Quote Originally Posted by Houses4Rent View Post
Net rental income is rental income less all deductible expenses like, bind interest, levies, agent fees, repairs etc.

He cannot deduct expenses twice.
I've since thought about John's issue in more detail, and thanks you your post, I realised that I've misunderstood income tax returns ever since I first started doing them a couple of years ago (it's a bit embarrassing, yes). For some reason, I always thought that deductions came straight back from the amount of tax that a taxpayer paid during the tax year.

My understanding (nonsensical, in hindsight) was as follows:
John earns R100 000 p/a.
John pays R10 000 tax p/a.
John claims R5000 as deduction.
John gets R5000 back out of the tax that he has paid (bringing his total tax paid down to R5 000).

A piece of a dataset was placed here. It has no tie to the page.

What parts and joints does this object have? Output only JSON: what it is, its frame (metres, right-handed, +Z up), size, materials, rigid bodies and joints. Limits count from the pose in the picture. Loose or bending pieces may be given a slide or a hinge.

Now that I'm enlightened, I understand it as follows:
John earns R100 000 p/a.
John pays R10 000 tax p/a.
John claims R5 000 back as deduction.
John's tax is recalcuted on a taxable income of R95 000 (let's say it's R1 000 less tax).
John gets R1 000 back (bringing his total tax paid down to R9000).

Because I had misunderstood how this actually works, John can't actually claim the total value of his expenses back from SARS (R58 800 in the original example) - the amount that he can get back would be significantly less, so it seems that John would actually be better off putting his capital straight into his bond.